In January 1842 Henry Rouse was tried in the county of Leicester for assaulting a gamekeeper, and received a sentence of three months' imprisonment "and sureties". Prior to July 1845 Rouse was described as "a native of Hose", a village about 16 km south-west of Bottesford. Rouse had a fearsome reputation from his time at Hose. A decade after he had been transported to Australia the local newspaper claimed that “several parties have dreaded the return of this man, who would endanger both their lives and property”. It was asserted that Rouse had “been heard to say that he should no more mind taking the life of a man than that of a dog”. On 25 July 1845 he was sentenced to 10 years' transportation at the Nottingham County Assizes for "shop breaking". Rouse, in company with two other men, had stolen cloth to the value of £50 from a tailor in Bingham, Nottinghamshire (about 13 km north-west of Hose). He was sent from England on 25 August 1845 on board the Mayda with 198 other convicts.

Henry Rouse was initially incarcerated on Norfolk Island, arriving there in December 1845 aboard the Mayda. At the time of his arrival "mutinous disturbances" were reportedly occurring in the penal settlement, then under the administration of Major Childs. On the morning of 1 July 1846 a serious outbreak occurred (later known as the ‘cooking pot riot’) which resulted in a riot and the murders of three convict-constables and an overseer. Shortly afterwards Major Childs was replaced by John Price, formerly Police Magistrate at Hobart Town. Price's period as Commandant of the Norfolk Island penal settlement was characterised by his merciless exercise of authority. The short period that Henry Rouse lived under Price's administration left a deep impression on him. Later in his life he wrote about John Price, whom he called ‘the Demon’.

In 1847 Rouse was transferred from Norfolk Island to the Hobart district of Van Diemen's Land. By mid-1848 he was confined at Cascades, on the outskirts of Hobart Town, probably at the Probation station where, amongst other activities, timber was being milled (some of it for conveyance to England). In July 1848 Rouse was given a period of hard labour for “making private clothing in Gov’t hours”. Later the same year an incident of misconduct involving “shouting & hiding in his cell” was noted on his convict record. He did, however, receive one positive notation on his record for his services as a monitor (possibly in a school-room situation at the station), probably a position he attained because he could read and write.

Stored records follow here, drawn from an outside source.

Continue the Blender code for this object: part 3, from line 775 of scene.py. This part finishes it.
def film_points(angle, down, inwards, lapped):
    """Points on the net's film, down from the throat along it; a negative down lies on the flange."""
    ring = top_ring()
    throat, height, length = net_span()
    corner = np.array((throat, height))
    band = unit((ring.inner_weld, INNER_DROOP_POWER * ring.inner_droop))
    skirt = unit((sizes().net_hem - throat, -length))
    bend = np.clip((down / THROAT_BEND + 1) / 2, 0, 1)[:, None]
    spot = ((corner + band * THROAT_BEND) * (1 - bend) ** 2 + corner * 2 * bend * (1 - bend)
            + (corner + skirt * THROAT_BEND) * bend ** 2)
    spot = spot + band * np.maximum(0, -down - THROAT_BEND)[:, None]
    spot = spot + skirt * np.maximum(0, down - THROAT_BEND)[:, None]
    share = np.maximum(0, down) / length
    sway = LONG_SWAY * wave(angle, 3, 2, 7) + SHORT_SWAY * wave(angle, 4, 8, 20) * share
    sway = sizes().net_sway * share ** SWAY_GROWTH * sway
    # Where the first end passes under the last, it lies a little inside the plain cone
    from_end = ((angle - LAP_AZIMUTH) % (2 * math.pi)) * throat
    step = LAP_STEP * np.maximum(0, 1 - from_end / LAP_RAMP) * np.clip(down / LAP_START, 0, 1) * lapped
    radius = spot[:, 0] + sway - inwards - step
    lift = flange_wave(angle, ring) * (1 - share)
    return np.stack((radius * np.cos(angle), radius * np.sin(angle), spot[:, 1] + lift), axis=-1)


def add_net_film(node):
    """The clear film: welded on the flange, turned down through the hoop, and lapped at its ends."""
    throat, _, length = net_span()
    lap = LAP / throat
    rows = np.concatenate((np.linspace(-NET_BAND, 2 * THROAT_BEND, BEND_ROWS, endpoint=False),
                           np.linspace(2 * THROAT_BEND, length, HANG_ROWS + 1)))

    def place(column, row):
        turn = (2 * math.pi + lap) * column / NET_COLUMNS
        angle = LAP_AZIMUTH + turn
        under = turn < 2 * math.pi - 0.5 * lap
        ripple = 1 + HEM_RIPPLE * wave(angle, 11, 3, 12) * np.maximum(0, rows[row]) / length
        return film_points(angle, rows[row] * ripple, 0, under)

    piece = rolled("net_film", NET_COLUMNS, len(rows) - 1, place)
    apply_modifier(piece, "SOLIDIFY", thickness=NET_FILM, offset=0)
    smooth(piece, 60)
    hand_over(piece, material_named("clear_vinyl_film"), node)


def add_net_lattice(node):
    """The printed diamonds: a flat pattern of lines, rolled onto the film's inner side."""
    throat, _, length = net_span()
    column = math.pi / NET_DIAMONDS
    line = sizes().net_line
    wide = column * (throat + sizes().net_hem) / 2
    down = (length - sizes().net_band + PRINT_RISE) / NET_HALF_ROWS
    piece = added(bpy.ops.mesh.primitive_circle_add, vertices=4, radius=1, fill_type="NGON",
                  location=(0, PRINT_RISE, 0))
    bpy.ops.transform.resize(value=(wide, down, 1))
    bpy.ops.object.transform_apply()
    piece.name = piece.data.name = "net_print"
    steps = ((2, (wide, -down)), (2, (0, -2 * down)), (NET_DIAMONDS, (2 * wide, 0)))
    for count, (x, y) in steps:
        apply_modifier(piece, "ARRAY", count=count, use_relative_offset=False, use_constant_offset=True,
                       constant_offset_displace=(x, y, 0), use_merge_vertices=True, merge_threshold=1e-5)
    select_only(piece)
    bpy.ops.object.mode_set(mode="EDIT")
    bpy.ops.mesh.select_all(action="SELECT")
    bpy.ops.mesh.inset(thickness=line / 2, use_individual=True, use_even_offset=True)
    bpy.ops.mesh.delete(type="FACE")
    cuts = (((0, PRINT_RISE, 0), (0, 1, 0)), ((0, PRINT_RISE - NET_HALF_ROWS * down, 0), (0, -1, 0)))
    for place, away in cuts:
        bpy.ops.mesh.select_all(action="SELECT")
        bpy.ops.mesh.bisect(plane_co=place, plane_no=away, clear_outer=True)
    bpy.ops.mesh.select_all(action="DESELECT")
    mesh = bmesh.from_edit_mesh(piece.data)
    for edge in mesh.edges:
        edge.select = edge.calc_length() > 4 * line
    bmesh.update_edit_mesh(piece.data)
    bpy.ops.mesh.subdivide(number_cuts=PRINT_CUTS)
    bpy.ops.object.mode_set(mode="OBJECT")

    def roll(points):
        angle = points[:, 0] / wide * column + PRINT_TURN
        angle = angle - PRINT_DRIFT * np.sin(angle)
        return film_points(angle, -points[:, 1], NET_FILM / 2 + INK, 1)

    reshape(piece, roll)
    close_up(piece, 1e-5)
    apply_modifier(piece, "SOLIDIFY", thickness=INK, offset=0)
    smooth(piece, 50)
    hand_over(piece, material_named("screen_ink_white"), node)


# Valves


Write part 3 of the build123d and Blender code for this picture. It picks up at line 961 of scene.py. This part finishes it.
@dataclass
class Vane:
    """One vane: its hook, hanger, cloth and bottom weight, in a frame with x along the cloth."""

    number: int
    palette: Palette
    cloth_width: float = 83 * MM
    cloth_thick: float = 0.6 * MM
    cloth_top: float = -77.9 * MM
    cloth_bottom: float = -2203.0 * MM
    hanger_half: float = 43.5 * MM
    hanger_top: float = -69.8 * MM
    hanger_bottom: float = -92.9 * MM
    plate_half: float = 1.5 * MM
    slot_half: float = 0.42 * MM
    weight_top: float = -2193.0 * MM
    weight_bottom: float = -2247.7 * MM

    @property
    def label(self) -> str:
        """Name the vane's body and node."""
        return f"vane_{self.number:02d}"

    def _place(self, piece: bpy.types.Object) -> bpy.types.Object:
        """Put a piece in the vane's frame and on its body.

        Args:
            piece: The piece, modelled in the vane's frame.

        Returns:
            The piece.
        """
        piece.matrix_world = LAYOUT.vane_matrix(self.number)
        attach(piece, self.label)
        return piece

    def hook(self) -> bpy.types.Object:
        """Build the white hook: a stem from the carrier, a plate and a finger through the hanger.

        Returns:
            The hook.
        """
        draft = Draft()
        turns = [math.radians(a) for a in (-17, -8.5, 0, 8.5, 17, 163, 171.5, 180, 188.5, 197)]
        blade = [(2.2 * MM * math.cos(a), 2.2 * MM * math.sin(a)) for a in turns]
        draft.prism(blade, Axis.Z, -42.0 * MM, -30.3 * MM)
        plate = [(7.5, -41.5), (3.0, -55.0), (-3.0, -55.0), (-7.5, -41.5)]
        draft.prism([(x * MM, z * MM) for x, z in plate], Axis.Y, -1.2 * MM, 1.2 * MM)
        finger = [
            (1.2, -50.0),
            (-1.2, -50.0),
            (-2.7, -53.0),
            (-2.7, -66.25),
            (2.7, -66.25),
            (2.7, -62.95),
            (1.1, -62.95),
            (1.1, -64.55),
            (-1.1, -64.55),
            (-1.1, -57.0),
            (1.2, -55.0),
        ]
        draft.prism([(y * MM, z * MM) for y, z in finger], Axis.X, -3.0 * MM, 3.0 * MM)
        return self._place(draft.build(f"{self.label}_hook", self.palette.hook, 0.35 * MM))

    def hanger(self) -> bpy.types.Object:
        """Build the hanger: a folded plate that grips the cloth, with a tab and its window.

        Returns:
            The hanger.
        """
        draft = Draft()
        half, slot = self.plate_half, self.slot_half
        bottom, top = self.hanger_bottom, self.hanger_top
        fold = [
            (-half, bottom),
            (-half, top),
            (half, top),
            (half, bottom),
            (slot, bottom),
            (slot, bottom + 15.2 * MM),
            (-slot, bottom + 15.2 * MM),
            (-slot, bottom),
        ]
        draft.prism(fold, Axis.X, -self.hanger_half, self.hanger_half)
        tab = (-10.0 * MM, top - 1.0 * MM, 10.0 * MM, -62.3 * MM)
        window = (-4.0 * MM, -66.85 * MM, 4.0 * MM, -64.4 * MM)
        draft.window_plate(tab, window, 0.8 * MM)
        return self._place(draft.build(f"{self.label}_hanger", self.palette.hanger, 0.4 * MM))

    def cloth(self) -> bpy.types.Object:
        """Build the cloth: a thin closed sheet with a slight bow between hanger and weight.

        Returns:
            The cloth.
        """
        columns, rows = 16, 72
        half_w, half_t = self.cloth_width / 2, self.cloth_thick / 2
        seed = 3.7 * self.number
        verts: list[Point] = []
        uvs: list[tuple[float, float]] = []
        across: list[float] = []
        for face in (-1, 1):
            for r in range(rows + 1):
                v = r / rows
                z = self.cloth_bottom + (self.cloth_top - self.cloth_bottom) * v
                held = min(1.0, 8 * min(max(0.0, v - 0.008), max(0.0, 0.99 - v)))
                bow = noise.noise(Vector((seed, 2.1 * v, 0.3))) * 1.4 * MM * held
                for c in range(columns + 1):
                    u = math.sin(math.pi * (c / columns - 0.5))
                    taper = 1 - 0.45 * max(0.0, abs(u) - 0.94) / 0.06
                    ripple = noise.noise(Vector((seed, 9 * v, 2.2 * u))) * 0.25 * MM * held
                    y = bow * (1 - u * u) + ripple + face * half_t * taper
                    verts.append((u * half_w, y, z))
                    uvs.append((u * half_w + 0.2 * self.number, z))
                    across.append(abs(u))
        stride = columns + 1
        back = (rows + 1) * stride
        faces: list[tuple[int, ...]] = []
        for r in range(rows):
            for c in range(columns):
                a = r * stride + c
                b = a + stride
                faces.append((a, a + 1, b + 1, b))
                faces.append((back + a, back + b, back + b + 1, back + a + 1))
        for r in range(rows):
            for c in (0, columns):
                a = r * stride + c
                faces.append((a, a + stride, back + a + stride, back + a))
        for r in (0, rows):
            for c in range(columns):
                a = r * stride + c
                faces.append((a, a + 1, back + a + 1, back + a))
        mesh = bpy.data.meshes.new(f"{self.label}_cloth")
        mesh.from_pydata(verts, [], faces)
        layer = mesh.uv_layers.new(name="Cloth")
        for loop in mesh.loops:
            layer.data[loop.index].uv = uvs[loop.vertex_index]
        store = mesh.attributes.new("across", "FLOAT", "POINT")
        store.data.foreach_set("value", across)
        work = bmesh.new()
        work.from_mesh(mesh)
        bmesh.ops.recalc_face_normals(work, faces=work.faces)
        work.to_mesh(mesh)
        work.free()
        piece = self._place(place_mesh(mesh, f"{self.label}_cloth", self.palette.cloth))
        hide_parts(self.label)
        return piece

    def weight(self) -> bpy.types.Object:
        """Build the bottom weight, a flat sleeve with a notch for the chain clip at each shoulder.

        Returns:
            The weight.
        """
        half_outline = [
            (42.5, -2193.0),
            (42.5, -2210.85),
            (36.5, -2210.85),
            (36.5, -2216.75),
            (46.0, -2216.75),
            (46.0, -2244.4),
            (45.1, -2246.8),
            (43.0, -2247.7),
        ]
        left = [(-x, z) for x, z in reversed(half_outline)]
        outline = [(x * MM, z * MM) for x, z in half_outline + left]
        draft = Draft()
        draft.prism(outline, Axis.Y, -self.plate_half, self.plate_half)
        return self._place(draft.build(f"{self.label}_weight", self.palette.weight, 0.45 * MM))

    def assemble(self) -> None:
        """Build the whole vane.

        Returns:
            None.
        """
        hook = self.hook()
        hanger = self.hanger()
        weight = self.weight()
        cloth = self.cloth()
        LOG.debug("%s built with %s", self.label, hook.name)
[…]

By February 1849 Rouse, probably in his capacity as a cooper, was assigned to John Johnson at the New Wharf, the waterfront precinct of Hobart Town. Henry Rouse absconded from his master in August 1849, but was captured soon afterwards. In October an extra eighteen months were added to his sentence and he was sent to the Darlington Probation Station on Maria Island, off the east coast of Tasmania. The Probation Station on Maria Island was in its last few years of operation and by 1850 it had closed.

By July 1850 Henry Rouse was assigned to Thomas Jennings in Hobart Town. However, on July 18 he was discharged and returned to Government control when he was discovered “out after hours” and being suspected of involvement in a robbery at Johnston's stores. The next day Rouse absconded, but he was probably caught soon afterwards. In February 1851 he applied for a ticket-of-leave but it was refused. Rouse was assigned to John Darley at New Norfolk and then in March 1851 to Joseph Jennings at New Town (about 2 miles north of Hobart Town). In October 1851, amongst the items advertised as lost property at the Central Police Office (“a large proportion taken from prisoners of the Crown”), was a silver watch by Breguet which had been recovered from “Henry Rouse, a pass-holder”.

By the early 1850s Henry Rouse had managed to cross Bass Strait and was living in the Colony of Victoria, initially working as a cooper in Geelong. Whether he arrived as a free man or as an escaped convict is not known, but the latter seems likely with his ‘Rouse’ surname no longer being used.